In managing these facilities from a transparency standpoint, we allow customers to put some of their own gear into those spaces and let [that gear] interact with the Green Cloud environment. If companies have a special piece of hardware that wouldn't be accommodated within public cloud infrastructure, it can actually be accommodated through a solution with Green Cloud. That’s one of the building blocks that is unique about Green Cloud -- we allow people to leverage their existing investments or leverage nontraditional applications and run those as if they were running them in their own environment.

What are Green Cloud's growth goals heading into 2017?

We just acquired Cirrity, and we will continue to pursue both organic growth and growth through mergers and acquisitions.

As far as partner growth, we would like to continue to maintain a 75 [percent] to 100 percent growth of our channel year over year, which is a very tall order as our company gets larger.

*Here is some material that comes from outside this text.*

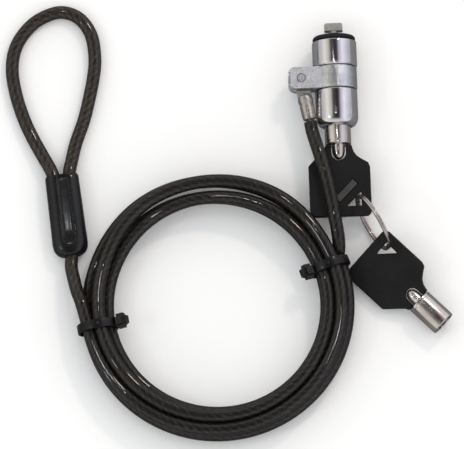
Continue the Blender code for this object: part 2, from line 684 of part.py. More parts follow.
# ---------------------------------------------------------------- keys
# key frame: origin at the bow/tube junction, +Y to the tip
# hollow tube with a closed back and a tang that the bow grips: (radius, y)
KEY_TUBE_PROFILE = [
    (0, -5.3), (0.9, -5.05), (1.65, -4.4), (2.15, -3.2), (2.3, -1.9), (2.3, 0.0),
    (4.45, 0.0), (KEY_TUBE_R, 0.3), (KEY_TUBE_R, KEY_TUBE_LEN - 0.25),
    (KEY_TUBE_R - 0.2, KEY_TUBE_LEN), (KEY_BORE_R + 0.1, KEY_TUBE_LEN),
    (KEY_BORE_R, KEY_TUBE_LEN - 0.1), (KEY_BORE_R, 1.2), (0, 1.2),
]
# plan of the bow: (x, y, corner radius)
BOW_CORNERS = [
    (-BOW_W / 2, -BOW_LEN, 2.6), (BOW_W / 2, -BOW_LEN, 2.0), (BOW_W / 2, -8.6, 0.6),
    (10.5, -6.9, 0), (8.3, -5.6, 0), (6.6, -4.4, 0), (5.5, -2.9, 0), (5.0, -1.4, 0),
    (4.75, -0.3, 0), (-4.75, -0.3, 0), (-5.2, -1.5, 0), (-BOW_W / 2, -7.7, 0.8),
]
HOLE_CORNERS = [
    (HOLE_X, -HOLE_BACK, 0.5), (HOLE_X, -HOLE_BACK + HOLE_LEG, 0.25),
    (HOLE_X - HOLE_LEG, -HOLE_BACK, 0.25),
]


def build_key_tube(name, place):
    tube = add(name + "_tube", lathe(KEY_TUBE_PROFILE, 22, math.radians(3)), NICKEL, place)
    wall_middle = (KEY_TUBE_R + KEY_BORE_R) / 2
    for k, depth in enumerate(KEY_CUT_DEPTHS):
        at_wall = place @ rotated(-pin_angle(k), 'Y') @ moved(wall_middle, 0, 0)
        notch = box(-1.6, 1.6, KEY_TUBE_LEN - depth, KEY_TUBE_LEN + 1.0,
                    -KEY_CUT_HALF_W, KEY_CUT_HALF_W)
        cut(tube, f"{name}_bit_{k + 1}_cut", notch, at_wall)


def build_key_bow(name, place):
    face_z = BOW_THICK / 2
    bow = add(name + "_bow", prism(rounded(BOW_CORNERS, 4), -face_z, face_z), BOW_ABS, place,
              sharp=30)
    tang = [(-TANG_CUT_R, 1.0)]
    for k in range(11):
        angle = math.pi + math.pi * k / 10
        tang.append((TANG_CUT_R * math.cos(angle), -TANG_CUT_BACK + TANG_CUT_R * math.sin(angle)))
    tang.append((TANG_CUT_R, 1.0))
    cut(bow, name + "_bow_tang_cut", prism(tang, -3, 3), place)
    cut(bow, name + "_bow_hole_cut", prism(rounded(HOLE_CORNERS, 3), -3, 3), place)
    # inlaid bar in a pocket of the +Z face, parallel to the hole's long edge
    bar_place = place @ moved(2.2, -17.1, 0) @ rotated(45, 'Z')
    pocket = box(-4.9, 4.9, -1.45, 1.45, face_z - 0.7, face_z + 1)
    cut(bow, name + "_bow_pocket_cut", pocket, bar_place)
    inlay = box(-4.65, 4.65, -1.2, 1.2, face_z - 0.5, face_z - 0.05)
    add(name + "_inlay", inlay, BOW_INLAY, bar_place, sharp=None)


# ---------------------------------------------------------------- split ring
def build_split_ring():
    """Flat wire wound nearly twice round, stepping across from one layer to the next."""
    half_w, half_h = KEYRING_W / 2, KEYRING_THICK / 4 - 0.03
    section = ((-half_w, -half_h), (half_w, -half_h), (half_w, half_h), (-half_w, half_h))
    solid = bmesh.new()
    rings = []
    for i in range(int(KEYRING_SWEEP / KEYRING_STEP) + 1):
        travel = i * KEYRING_STEP
        angle = math.radians(travel + KEYRING_START)
        lift = -KEYRING_THICK / 4 + KEYRING_THICK / 2 * smoothstep(310, 390, travel)
        rings.append([solid.verts.new(((KEYRING_R + across) * math.cos(angle),
                                       (KEYRING_R + across) * math.sin(angle), lift + z))
                      for across, z in section])
    skin(solid, rings)
    solid.faces.new(rings[0])
    solid.faces.new(rings[-1])
    add("split_ring", solid, RING_NICKEL, KEYRING)


# ---------------------------------------------------------------- build
build_cable()
build_loop_sleeve()
build_cable_tie("cable_tie_left", LEFT_TIE_ANGLE)
build_cable_tie("cable_tie_right", RIGHT_TIE_ANGLE)
build_end_ferrule()
build_yoke()
build_clevis_pin()
build_nose_bumper()
build_upper_shell()
build_lower_shell()
build_cylinder_body()
build_stator_and_plug()
for pin_number in range(PIN_COUNT):
    build_pin_stack(pin_number)
build_t_bar()
build_retaining_clip()
for key_name, key_place in (("key_1", KEY_1), ("key_2", KEY_2)):
    build_key_tube(key_name, key_place)
    build_key_bow(key_name, key_place)
build_split_ring()
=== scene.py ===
"""Looks of the laptop cable lock: a coiled cable, its eye loop, the lock head and two keys.

The coil lies flat over the floor at z = 0.  The eye loop is at its -X, +Y side and the lock head at
its +X, +Y side, with key 1 in the head's -Y end and key 2 joined to it by the split ring.
Lengths are in millimetres until a piece is placed; pieces stand in the row frame, in metres."""

import bpy
import bmesh
import math
from mathutils import Matrix, Vector


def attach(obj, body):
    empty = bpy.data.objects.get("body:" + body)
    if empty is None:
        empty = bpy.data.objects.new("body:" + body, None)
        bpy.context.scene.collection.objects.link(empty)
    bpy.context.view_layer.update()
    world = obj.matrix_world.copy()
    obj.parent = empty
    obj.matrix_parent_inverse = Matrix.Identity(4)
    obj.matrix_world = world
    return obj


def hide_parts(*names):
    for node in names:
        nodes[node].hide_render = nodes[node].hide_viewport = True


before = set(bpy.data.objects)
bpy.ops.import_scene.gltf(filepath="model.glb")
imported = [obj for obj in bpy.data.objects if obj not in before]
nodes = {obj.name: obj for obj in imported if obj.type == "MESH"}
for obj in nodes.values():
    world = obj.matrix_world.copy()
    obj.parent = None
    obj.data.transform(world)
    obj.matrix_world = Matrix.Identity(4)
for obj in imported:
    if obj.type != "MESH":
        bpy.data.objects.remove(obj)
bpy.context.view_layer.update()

MM_TO_M = 0.001
ORIGIN_SHIFT = Vector((0.68, 0.293, 0.0))   # puts the origin under the middle of the whole object

# ---------------------------------------------------------------- dimensions
# coated cable
JACKET_R = 2.35
MOUTH_BORE_R = 1.5
# coil bundle: five passes twisted around one circular bundle axis
COIL_X, COIL_Y, COIL_Z = -5.0, -31.9, 7.60
COIL_R = 43.2
BUNDLE_R = 4.10                        # strand centre to bundle axis
COIL_START = 190.0                     # degrees, at the left tie
COIL_TURNS_DEG = 4 * 360.0 + 189.0     # from the left tie to the right tie
STRAND_PHASE = 31.0                    # place of the strand in the bundle at the left tie
STRAND_STEP = 72.0 / 360.0             # turn of the bundle per degree round the coil
STRAND_SPREAD = (-27.0, -9.0, 9.0, 27.0, 0.0)   # extra turn of each pass, degrees
COIL_STEP_DEG = 11.4
PATH_STEP = 1.3                        # longest step along the cable's centre line
# lock head, measured back from its nose plane along the barrel
GAP = 0.3
NOSE = (37.2, 67.5, 8.1)
HEAD_LEAN = 2.28                       # degrees anticlockwise seen from above
UPPER_R, RING_R, LOWER_R = 8.0, 7.75, 7.6
BUMPER_LEN = 1.7
UPPER_START, UPPER_END = BUMPER_LEN + GAP, 11.6
RING_START, RING_END = UPPER_END + GAP, 19.9
LOWER_START, DOME_START, HEAD_END = RING_END + GAP, 29.8, 33.5
PIN_X, PIN_A, PIN_Z = -12.4, 16.0, 1.8 # clevis pin from the barrel axis
FERRULE_DIR = 12.0                     # degrees from straight back, towards the barrel
# keys
KEY_TUBE_R, KEY_TUBE_IN, KEY_TUBE_LEN = 4.7, 3.9, 12.2
BOW_W, BOW_L, BOW_T = 22.2, 26.4, 2.4
KEY_1_A = 40.1                         # bow/tube junction from the nose plane
HOLE_LEG, HOLE_U, HOLE_V = 5.6, 22.8, 7.6
SEAT_INSET_1, SEAT_INSET_2 = 1.55, 1.50   # ring wire centre from the two hole edges
KEY_2_HEADING = (0.731, -0.682)
KEY_2_ROLL, KEY_2_PITCH = 19.0, 2.4
SEAT_2_Z = 8.6
PIN_COUNT = 7
# split ring
KEYRING_R, KEYRING_W, KEYRING_T = 10.6, 1.2, 1.5
KEYRING_Z = 11.6
KEYRING_LEAN = 7.0
# cable ties
TIE_R_IN, TIE_THICK, TIE_W = BUNDLE_R + JACKET_R + 0.27, 0.8, 3.2
TIE_HEAD_LEN, TIE_HEAD_RAISE = 5.0, 25.0   # the head stands up from the inner side


# ---------------------------------------------------------------- curves
def smoothstep(low, high, x):
    t = min(1.0, max(0.0, (x - low) / (high - low)))
    return t * t * (3 - 2 * t)


def catmull(before, start, end, after, t):
    """Catmull-Rom point between start and end."""
    return 0.5 * ((2 * start) + (end - before) * t
                  + (2 * before - 5 * start + 4 * end - after) * (t * t)
                  + (3 * start - before - 3 * end + after) * (t * t * t))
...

We have been able to do that each year so far, and we going to be working hard to do it again this year.

What is Green Cloud's message to partners?

Look at the landscape. Traditional vendors are seeing declining revenue year over year, and it's not a question of whether or not cloud services will be a part of IT's future, but what percentage of IT's future will it be cloud and how soon it gets here. Companies that don’t have a cloud strategy today are behind. Green Cloud is an excellent partner that has a history of educating partners and a history of quality support of the partner community. Partners [who join us] will be a part of an actively growing community that is centered around partner relationships.